None of the nonfrontier regions of the Roman Empire—Italy, Greece, Spain, and southern Gaul—showed any signs of incipient empire formation. This is contrasted with the frontier areas. In northern Gaul south of the Rhine, there were two attempts at empire building, the Gallic Empire of Postumus in the third century, and the kingdom of Syagrius in the fifth, both of which, however, proved to be abortive (destroyed by stronger rivals). In the Balkan area south of the Danube, the empire-building effort was successful and produced the magnificent and long-lived Byzantine Empire.
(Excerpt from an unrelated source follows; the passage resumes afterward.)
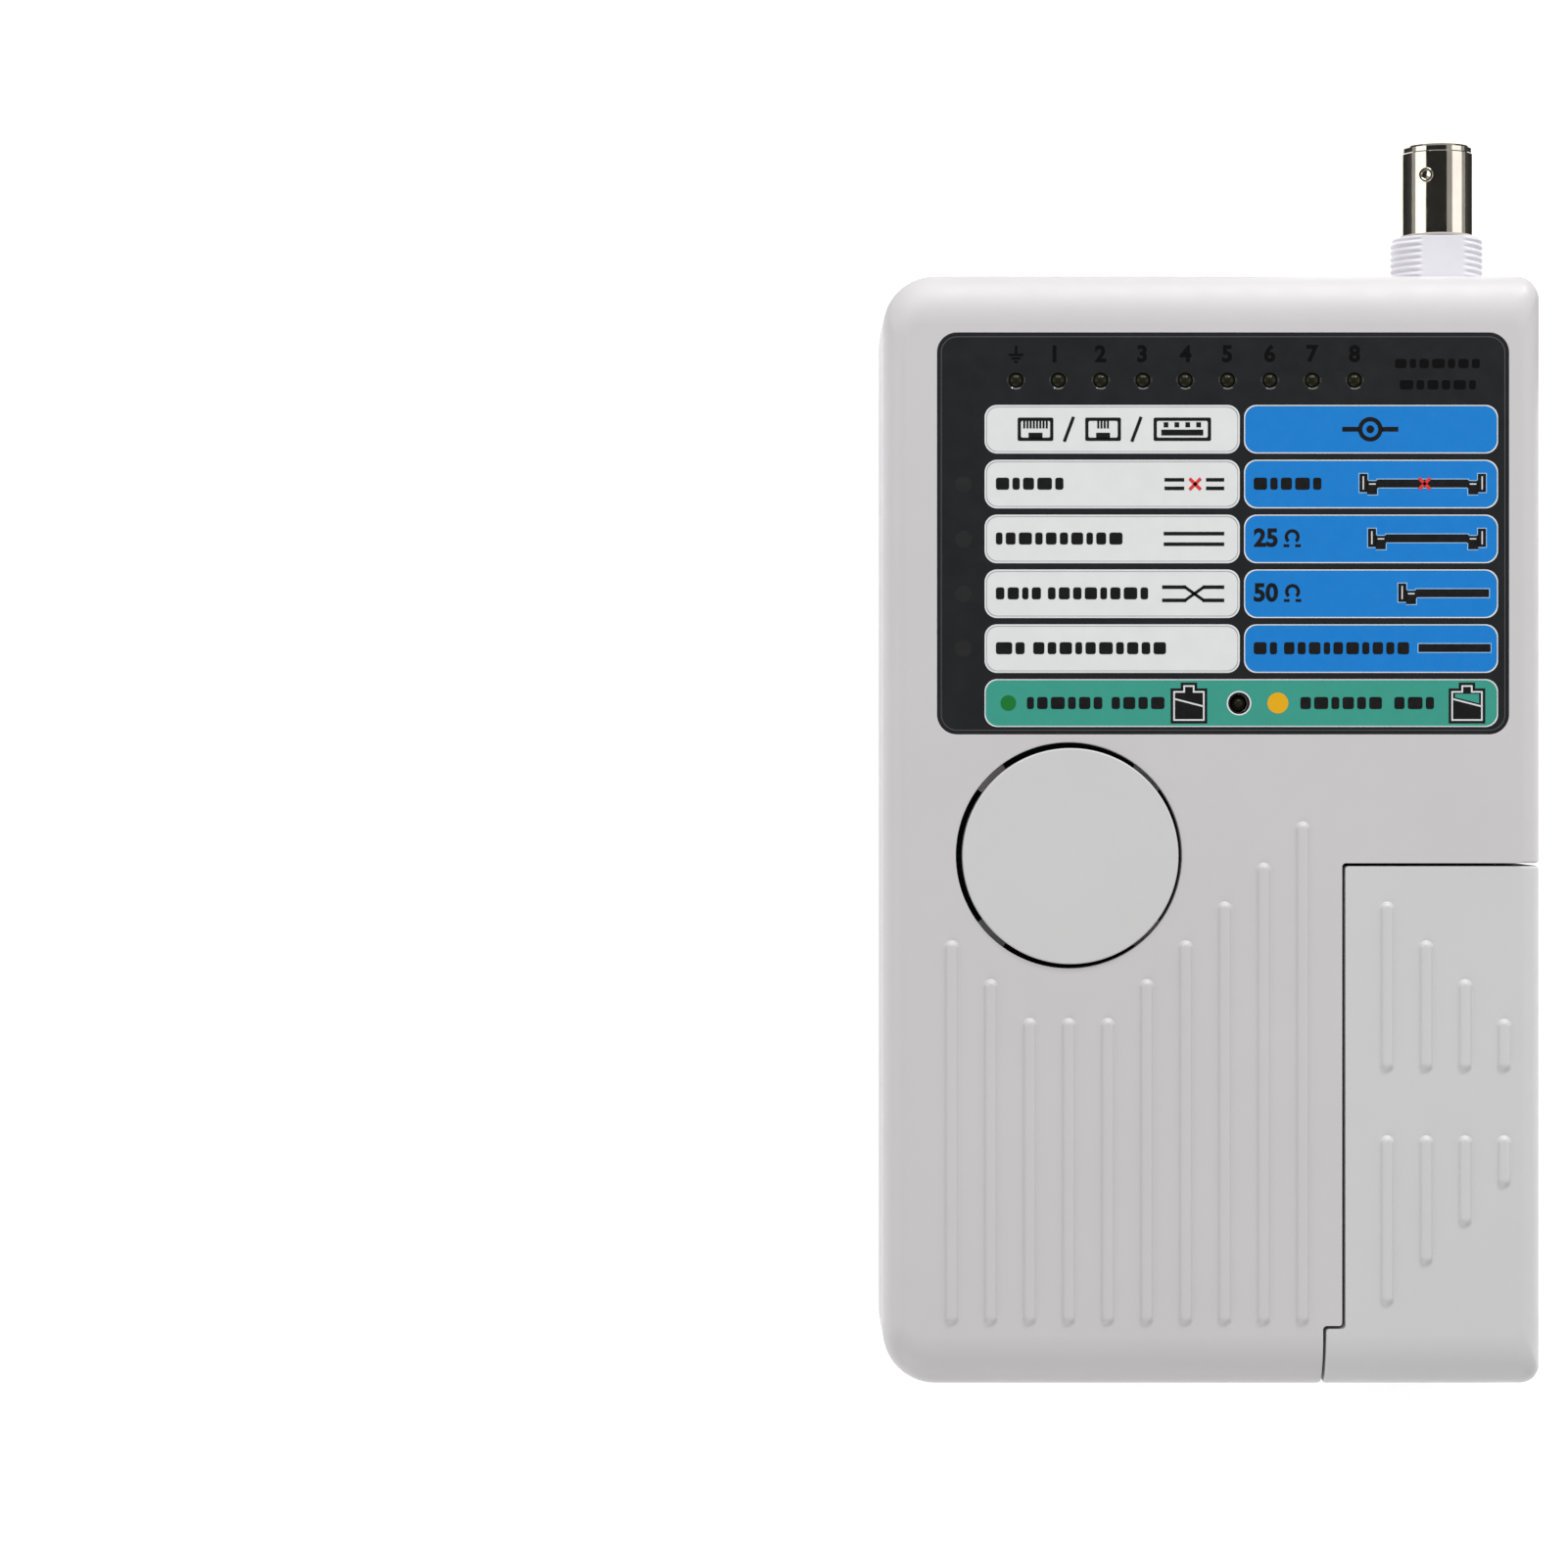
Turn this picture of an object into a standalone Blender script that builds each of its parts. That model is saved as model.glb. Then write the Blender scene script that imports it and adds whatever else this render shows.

Similarly, the only non-Roman territories that generated empires were those within the frontier zone. Rhineland was where the Frankish empire was born, profoundly affecting the whole subsequent course of European history. The people of other less-successful German states, such as the Alamanni and the Burgundians, were absorbed by the Franks. The Danube frontier produced an even greater number of empires. The Hungarian plain north and east of the Middle Danube generated a succession of states: Dacia, the short-lived Hunnish empire; the mighty Avar khanate; and, finally, the kingdom of Hungary. To the east, along the Lower Danube and in the Black Sea steppes was where the Goths coalesced as a nation, before splitting into Visigoths and Ostrogoths. Ostrogoths established a short-lived empire with the center in Italy, but succumbed to the Byzantines. Visigoths traveled farther, crossing the whole Roman Empire to establish a kingdom in southern Gaul and Spain, which they held for more than two centuries before falling to the invading Muslim hordes of Arabs and Berbers.